Minimum winding-loss design of cryogenically-cooled hyper-conducting PM motors

"Hyperconducting"motors can be a viable solution to meet the challenging power density and efficiency requirements for aircraft electric propulsion. They exploit the extremely high electric conductivity of readily-available materials such as copper or aluminum at cryogenic temperatures such as those enabled by liquid H2, which is one of the envisaged primary energy sources in future electric aircraft. Unlike High-Temperature Superconductors, hyperconducting aluminum does not suffer from quench and can offer some residual transient power capability in the case of loss of cryo-coolant.
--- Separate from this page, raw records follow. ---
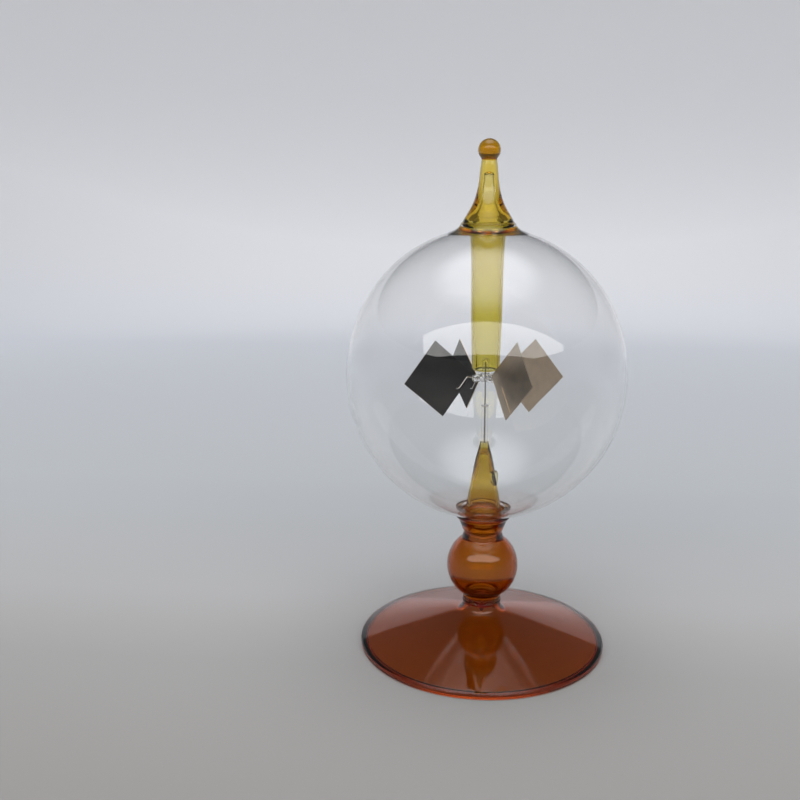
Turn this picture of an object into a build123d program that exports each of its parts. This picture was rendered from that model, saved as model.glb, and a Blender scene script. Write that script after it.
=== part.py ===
from build123d import *
from math import cos, radians, sin, sqrt, tan
import os

# A light-mill: four vanes turn on a needle in a clear glass bulb, on an amber glass stand.
# Millimetres. The origin is the centre of the foot's underside, +Z is up.
# +X is the viewer's right and +Y points away from the viewer.

# Foot: a thin trumpet of amber glass, open underneath
foot_radius = 41.3
foot_wall = 1.7
foot_slope = 16.0
lip_height = 2.0
lip_width = 2.6
lip_edge_radius = 0.7
throat_flare = 3.4

# Stem: neck, hollow knop and waist
neck_radius = 6.25
stem_wall = 1.7
pump_seal_height = 1.2
pump_tip_radius = 1.5
pump_tip_length = 4.6
neck_height = 0.95
neck_swell = 0.12
knop_radius = 11.95
knop_wall = 1.4
knop_root = 0.95
knop_fillet = 1.6
waist_radius = 6.7
waist_rise = 2.2
waist_swell = 0.45
waist_bead = 0.7

# Collar: the flared seat of the bulb
collar_rise = 4.2
collar_radius = 9.0
collar_wall = 1.9
collar_turn_out = 0.96
collar_turn_share = 0.6
seal_height = 1.3
seal_swell = 0.35

# Bulb: thin clear glass, a little taller than wide
bulb_radius = 45.25
bulb_half_height = 47.22
bulb_wall = 1.0
bulb_foot_inner = 7.5
bulb_sink = 0.15
bulb_edge_share = 0.88
bulb_shoulder_radius = 8.7
bulb_shoulder_rise = 1.7
bulb_flare_radius = 14.0
bulb_flare_turn = 0.5

# Spindle cone: hollow amber cone with the pump hole
cone_radius = 6.1
cone_height = 24.3
cone_wall = 1.1
cone_mid_radius = 4.3
cone_mid_share = 0.42
cone_high_radius = 2.45
cone_high_share = 0.83
cone_tip_radius = 1.35
cone_crown = 1.5
cone_arch_drop = 2.2
socket_depth = 2.3
pump_hole_width = 2.6
pump_hole_height = 4.8
pump_hole_rise = 12.0
pump_hole_side = -22.0
pump_lip = 0.5
pump_lip_reach = 4.3

# Needle and the clear capillary that holds it
needle_radius = 0.22
needle_point = 1.0
needle_reach = 15.0
needle_root = 12.6
capillary_radius = 1.05
capillary_reach = 12.5
flange_radius = 1.2
flange_height = 0.5
flange_round = 0.12
glass_fit = 0.02

# Rotor: pivot cup, hub bead with lugs, wires and vanes
cup_radius = 1.3
cup_wall = 0.55
cup_crown = 0.65
cup_play = 0.06
cup_skirt = 4.5
hub_radius = 2.35
hub_height = 2.6
hub_bore = 0.8
hub_edge_radius = 0.9
lug_radius = 1.25
lug_reach = 4.9
wire_radius = 0.16
wire_root = 3.0
wire_bend = 0.5
wire_inset = 1.1
wire_start = 2.2
wire_run = 4.5
hook_length = 1.0
vane_count = 4
vane_side = 17.2
vane_reach = 16.9
vane_thickness = 0.2
coat_thickness = 0.06
hem_width = 3.3
hem_start = 6.9
hem_thickness = 0.12
hub_yaw = 28.5

# Each vane was set by hand: the small errors of its turn, reach, height, roll and lean
vane_turns = (-0.3, -1.3, 0.8, 0.8)
vane_reaches = (0.56, -0.19, -0.07, -0.31)
vane_rises = (-0.91, -2.02, 1.08, 1.85)
vane_rolls = (-6.5, -0.7, -3.1, 2.4)
vane_leans = (3.3, 6.4, -7.0, 9.4)

# Retainer tube, hung over the pivot cup
tube_wall = 1.0
tube_overlap = 4.0
tube_radius_low = 4.5
tube_radius_mid = 5.0
tube_radius_high = 5.35
tube_flare = 6.2
tube_flare_height = 7.0
tube_end_radius = 0.9

# Finial: hollow cap with a solid ball
top_seal_height = 0.55
top_seal_swell = 0.2
skirt_radius = 8.2
finial_height = 18.95
finial_low_radius = 5.45
finial_low_bore = 2.3
finial_low_share = 0.25
finial_mid_radius = 3.6
finial_mid_bore = 1.6
finial_mid_share = 0.52
finial_high_radius = 2.95
finial_high_share = 0.75
finial_tip_radius = 2.4
finial_throat_bore = 3.8
finial_throat_rise = 1.6
finial_cavity = 15.5
finial_arch_drop = 2.2
finial_arch_bore = 1.3
ball_radius = 3.5
ball_stub = 1.2
ball_fillet = 0.7

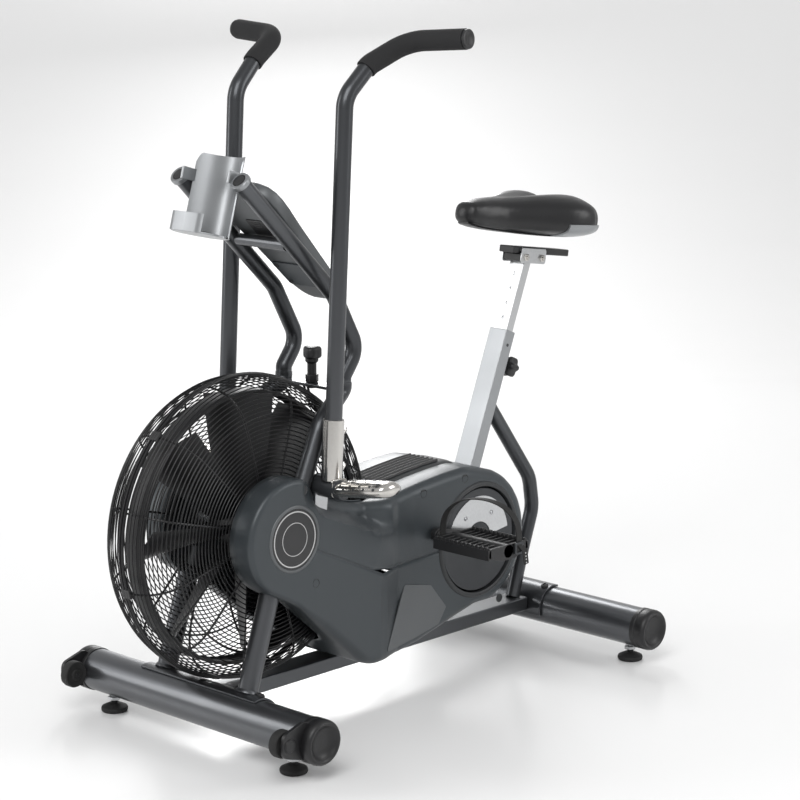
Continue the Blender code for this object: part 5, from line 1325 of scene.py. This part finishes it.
def shroud_outline():
    """The shroud's edge as seen from the side, going round from the front."""
    points = arc((FAN_X, FAN_Z), 0.110, 180, 50, 10)
    points += [(-0.196, 0.4510), (-0.150, 0.4320), (-0.100, 0.4170), (-0.060, 0.4110), (-0.032, 0.4100),
               (-0.016, 0.4108), (-0.006, 0.4118), (0.004, 0.4130), (0.040, 0.4172), (0.100, 0.4248),
               (0.160, 0.4308), (0.215, 0.4335)]
    points += arc((CRANK_X + 0.002, CRANK_Z), 0.142, 82, -72, 11, tall=0.141)
    points += [(0.245, 0.1470), (0.190, 0.1340), (0.130, 0.1180), (0.070, 0.1030), (0.020, 0.0970),
               (-0.035, 0.0965), (-0.075, 0.0990), (-0.105, 0.1090), (-0.1180, 0.1198), (-0.1270, 0.1280),
               (-0.1370, 0.1368), (-0.160, 0.1565), (-0.200, 0.1900), (-0.240, 0.2235), (-0.282, 0.2600)]
    return points + arc((FAN_X, FAN_Z), 0.110, 250, 194, 4)


def shroud_width(x, z):
    """Half the width of the housing over a point of its side."""
    wide = float(np.interp(x, (-0.41, -0.24, -0.06, -0.035, 0.010, 0.06, 0.40),
                           (0.146, 0.146, 0.137, 0.131, 0.115, 0.1115, 0.1115)))
    fold = float(np.interp(x, (-0.240, -0.222, -0.038), (0.440, 0.420, 0.347)))
    fade = float(np.interp(x, (-0.270, -0.205, -0.075, -0.015), (0, 1, 1, 0)))
    wide -= fade * min(0.036, max(0.0, z - fold) * 1.5)
    return max(wide, 0.060)


def spine_point(x, z):
    """The nearest point of the line that runs through the middle of the housing's side."""
    best = None
    for (ax, az), (bx, bz) in zip(SHROUD_SPINE, SHROUD_SPINE[1:]):
        dx, dz = bx - ax, bz - az
        t = min(1.0, max(0.0, ((x - ax) * dx + (z - az) * dz) / (dx * dx + dz * dz)))
        px, pz = ax + t * dx, az + t * dz
        distance = math.hypot(x - px, z - pz)
        if best is None or distance < best[0]:
            best = (distance, px, pz)
    return best[1], best[2]


def evened(points, count):
    """The closed outline again, as evenly spaced points on a smooth line through it."""
    ring = np.array(points + points[:1])
    run = np.concatenate([[0], np.cumsum(np.linalg.norm(np.diff(ring, axis=0), axis=1))])
    spots = np.linspace(0, run[-1], count, endpoint=False)
    line = np.stack([np.interp(spots, run, ring[:, k]) for k in (0, 1)], axis=1)
    for _ in range(3):
        line = 0.25 * np.roll(line, 1, axis=0) + 0.5 * line + 0.25 * np.roll(line, -1, axis=0)
    return [tuple(p) for p in line]


OUTLINE = evened(shroud_outline(), 360)


def housing_half(side):
    """One half of the housing: a rim beside the cage, a rounded shoulder and a face with a round hole."""
    verts, faces = [], []
    shoulder = [(0.0, 0.0), (0.0, 0.35), (0.0, 0.7)]
    shoulder += [(1 - math.cos(math.radians(9 * k)), None) for k in range(1, 11)]
    inward = [0.90 - 0.06 * k for k in range(16)]
    rows = []
    for x, z in OUTLINE:
        cx, cz = spine_point(x, z)
        length = math.hypot(x - cx, z - cz)
        radius = math.hypot(x - FAN_X, z - FAN_Z)
        rim = guard_depth(radius) + 0.0070 if radius < GUARD_R else GAP / 2
        nose = min(1.0, max(0.0, (-0.215 - x) / 0.05))
        corner = 0.020 - 0.010 * nose
        column = []
        full_edge = max(shroud_width(x, z), rim + 0.016)
        for part, share in shoulder:
            if share is not None:
                column.append((x, rim + (full_edge - corner - rim) * share, z))
                continue
            scale = 1 - corner * part / length
            px, pz = cx + (x - cx) * scale, cz + (z - cz) * scale
            full = max(shroud_width(px, pz), rim + 0.016)
            column.append((px, full - corner + corner * math.sqrt(max(0.0, 1 - (1 - part) ** 2)), pz))
        last = 1 - corner / length
        for share in inward:
            scale = last * share / 0.96
            px, pz = cx + (x - cx) * scale, cz + (z - cz) * scale
            column.append((px, max(shroud_width(px, pz), min(rim + 0.016, 0.11)), pz))
        rows.append(column)
    columns, depth = len(rows), len(rows[0])
    for column in rows:
        for x, y, z in column:
            away = math.hypot(x - CRANK_X, z - CRANK_Z)
            if 0.104 < away < 0.118:
                x, z = CRANK_X + (x - CRANK_X) * 0.111 / away, CRANK_Z + (z - CRANK_Z) * 0.111 / away
            verts.append((x, side * y, z))
    for i in range(columns):
        k = (i + 1) % columns
        for j in range(depth - 1):
            cell = (i * depth + j, i * depth + j + 1, k * depth + j + 1, k * depth + j)
            middle = [sum(verts[c][a] for c in cell) / 4 for a in (0, 1, 2)]
            if math.hypot(middle[0] - CRANK_X, middle[2] - CRANK_Z) < 0.110:
                continue
            faces.append(cell)
    return verts, faces


for side in (LEFT, RIGHT):
    label = NAME_OF[side]
    half = piece(f"{label}_housing", housing_half(side), "base", SHELL,
                 [f"{label}_shroud"], angle=40)
    wall = half.modifiers.new("Wall", "SOLIDIFY")
    wall.thickness = 0.0025
    wall.offset = -1
    rim = lathe([(0.1075, 0.1050), (0.1075, 0.1138), (0.1090, 0.1150), (0.1135, 0.1150), (0.1160, 0.1135),
                 (0.1180, 0.1110),
                 (0.1180, 0.1050)], (CRANK_X, 0, CRANK_Z), (0, side, 0), 96)
    piece(f"{label}_opening_rim", rim, "base", SHELL_DARK, angle=50)
print("housing halves made")

# %% Badge, screw wells and lower panel
FACE_Y = 0.1460


def on_shell(x, z, proud):
    return shroud_width(x, z) + proud


for side in (LEFT, RIGHT):
    label = NAME_OF[side]
    way = (0, side, 0)
    centre = (FAN_X, 0, FAN_Z)
    ring = lathe([(0.0560, FACE_Y - 0.001), (0.0570, FACE_Y + 0.0016), (0.0600, FACE_Y + 0.0020),
                  (0.0625, FACE_Y + 0.0008),
                  (0.0632, FACE_Y - 0.001)], centre, way, 96)
    piece(f"{label}_badge_ring", ring, "base", PANEL_GREY, angle=60)
    plain = lathe([(0, FACE_Y + 0.0006), (0.0562, FACE_Y + 0.0006), (0.0562, FACE_Y - 0.0008),
                   (0, FACE_Y - 0.0008)], centre, way, 96)
    piece(f"{label}_badge_disc", plain, "base", BLACK)
    trims = [lathe([(0.0500, FACE_Y + 0.0004), (0.0500, FACE_Y + 0.0011), (0.0522, FACE_Y + 0.0011),
                    (0.0522, FACE_Y + 0.0004)],
                   centre, way, 96),
             lathe([(0.0300, FACE_Y + 0.0004), (0.0300, FACE_Y + 0.0011), (0.0312, FACE_Y + 0.0011),
                    (0.0312, FACE_Y + 0.0004)],
                   centre, way, 96)]
    piece(f"{label}_badge_lines", joined(*trims), "base", LABEL)
    wells = []
    for x, z in ((-0.268, 0.4770), (-0.240, 0.2970), (0.086, 0.4030), (-0.020, 0.1330), (0.205, 0.4130),
                 (0.310, 0.1480)):
        wells.append(lathe([(0, -0.0005), (0.0070, -0.0005), (0.0078, 0.0004), (0.0086, 0.0003),
                            (0.0086, -0.0010), (0, -0.0010)],
                           (x, side * on_shell(x, z, 0.0), z), way, 32))
    piece(f"{label}_screw_wells", joined(*wells), "base", SHELL_DARK)
    panel = [(0.030, 0.2330), (0.105, 0.2170), (0.150, 0.1640), (0.128, 0.1330), (0.060, 0.1190),
             (-0.040, 0.1160)]
    panel = rounded(panel, 0.006, 5)
    skin = [[(x, side * on_shell(x, z, d), z) for x, z in panel] for d in (-0.002, 0.0011)]
    piece(f"{label}_lower_panel", slab(*skin), "base", PANEL_GREY, bevel=0.0004)
    print(label, "trim made")

# %% Vent cap with its long fins
top = [(x, z) for x, z in OUTLINE if 0.012 < x < 0.24 and z > 0.40]
top.sort()
rows = []
for x, z in top:
    row = []
    for i in range(17):
        y = -0.050 + 0.100 * i / 16
        row.append((x, y, z + 0.0052 * (1 - abs(y / 0.050) ** 6)))
    row += [(x, 0.050, z - 0.003), (x, -0.050, z - 0.003)]
    rows.append(row)
piece("vent_lid", loft(rows), "base", SHELL_DARK, ["vent_cap"], angle=50)
FIN_LOW, FIN_TOP, FIN_HALF, FIN_PITCH = 0.0050, 0.0092, 0.0032, 0.012
line = [(x, z) for x, z in top if 0.034 < x < 0.205]
fins = []
for i in range(7):
    y = FIN_PITCH * (i - 3)
    fins.append(loft([[(x, y - FIN_HALF, z + FIN_LOW), (x, y + 0.2 * FIN_HALF, z + FIN_LOW),
                       (x, y + 0.2 * FIN_HALF, z + FIN_TOP), (x, y - 0.2 * FIN_HALF, z + FIN_TOP)]
                      for x, z in line]))
piece("vent_fins", joined(*fins), "base", BLACK, bevel=0.0004)
print("vent lid and fins made")

# %% [markdown]
# ## What stays as the frame made it
# The belt, both pulleys' shafts and the drive rods are hidden inside the housing, and their CAD shapes are
# already right, so they only take a finish.

# %% Finish the hidden drive pieces
KEPT = {"drive_belt": RUBBER, "crank_pulley": BLACK, "crank_axle": STEEL, "fan_axle": STEEL,
        "left_drive_rod": STEEL,
        "right_drive_rod": STEEL}
for name, look in KEPT.items():
    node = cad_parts[name]
    node.data.materials.clear()
    node.data.materials.append(look)
shown = [n for n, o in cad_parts.items() if not o.hide_render]
print("CAD pieces still shown:", sorted(shown))

# %% [markdown]
# ## Studio
# A pale sweep of floor, a large soft light above the camera's left, a second from the right and a strip
# behind that draws bright lines along the tubes.

# %% Floor and lights
mesh = bpy.data.meshes.new("floor")
curve = [(-6, 0), (3.2, 0)] + [(3.2 + 1.5 * math.sin(math.radians(a)), 1.5 - 1.5 * math.cos(math.radians(a)))
                              for a in range(10, 91, 10)] + [(4.7, 6)]
turn = math.radians(45)
verts = []
for u, z in curve:
    for v in (-9, 9):
        verts.append((u * math.cos(turn) - v * math.sin(turn), u * math.sin(turn) + v * math.cos(turn), z))
mesh.from_pydata(verts, [], [(2 * i, 2 * i + 2, 2 * i + 3, 2 * i + 1) for i in range(len(curve) - 1)])
mesh.shade_smooth()
floor = bpy.data.objects.new("floor", mesh)
bpy.context.scene.collection.objects.link(floor)
PALE = bpy.data.materials.new("pale_floor")
PALE.use_nodes = True
shader = PALE.node_tree.nodes["Principled BSDF"]
shader.inputs["Base Color"].default_value = (0.93, 0.93, 0.93, 1)
shader.inputs["Roughness"].default_value = 0.22
shader.inputs["Specular IOR Level"].default_value = 0.35
mesh.materials.append(PALE)
AIM = Vector((0.05, 0, 0.6))


def soft_light(name, spot, size, power):
    """A rectangular lamp turned towards the middle of the bike."""
    lamp = bpy.data.lights.new(name, "AREA")
    lamp.shape = "RECTANGLE"
    lamp.size, lamp.size_y = size
    lamp.energy = power
    obj = bpy.data.objects.new(name, lamp)
    obj.location = spot
    obj.rotation_euler = (AIM - Vector(spot)).to_track_quat("-Z", "Y").to_euler()
    bpy.context.scene.collection.objects.link(obj)


soft_light("key", (-2.6, -1.8, 3.4), (2.4, 2.4), 85)
soft_light("right_fill", (2.4, -3.4, 2.2), (1.6, 2.4), 45)
soft_light("rear_strip", (2.6, 2.8, 2.6), (0.8, 2.6), 60)
soft_light("left_strip", (-2.6, 2.6, 1.8), (0.6, 2.4), 30)
world = bpy.data.worlds.new("studio")
world.use_nodes = True
world.node_tree.nodes["Background"].inputs["Color"].default_value = (1, 1, 1, 1)
world.node_tree.nodes["Background"].inputs["Strength"].default_value = 0.55
bpy.context.scene.world = world

# %% Camera
lens = bpy.data.cameras.new("camera")
lens.lens, lens.sensor_width = 107.49, 36.0
lens.clip_end = 60
camera = bpy.data.objects.new("camera", lens)
bpy.context.scene.collection.objects.link(camera)
spot, target = Vector((-3.1985 - MIDDLE_X, -3.1751, 1.4851)), Vector((0.136 - MIDDLE_X, 0, 0.5654))
camera.matrix_world = Matrix.Translation(spot) @ (target - spot).to_track_quat("-Z", "Y").to_matrix().to_4x4()
bpy.context.scene.camera = camera
bpy.context.scene.view_settings.view_transform = "Standard"
print("camera", round((target - spot).length, 3), "m from the bike")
This paper presents an analytic modelling framework for estimating dimensional and per-unit cryo-losses as a sum of DC and AC winding losses, cryo-efficiency, and volumetric torque density in terms of the motor main dimensions, electric and magnetic loadings, and surface current density. Crucially, the analysis shows that product the "surface current density × resistivity"can be optimized in order to minimize total winding losses in a hyperconducting motor. An analytic correlation for the optimal surface current density is derived and can be used to inform the design of a hyperconducting motor. Finally, the paper discusses the application of the developed analytical framework to the electromagnetic design of a hyperconducting motor demonstrator rated to 80 kW at 6,000 rpm, and includes preliminary coil test results at 25 K.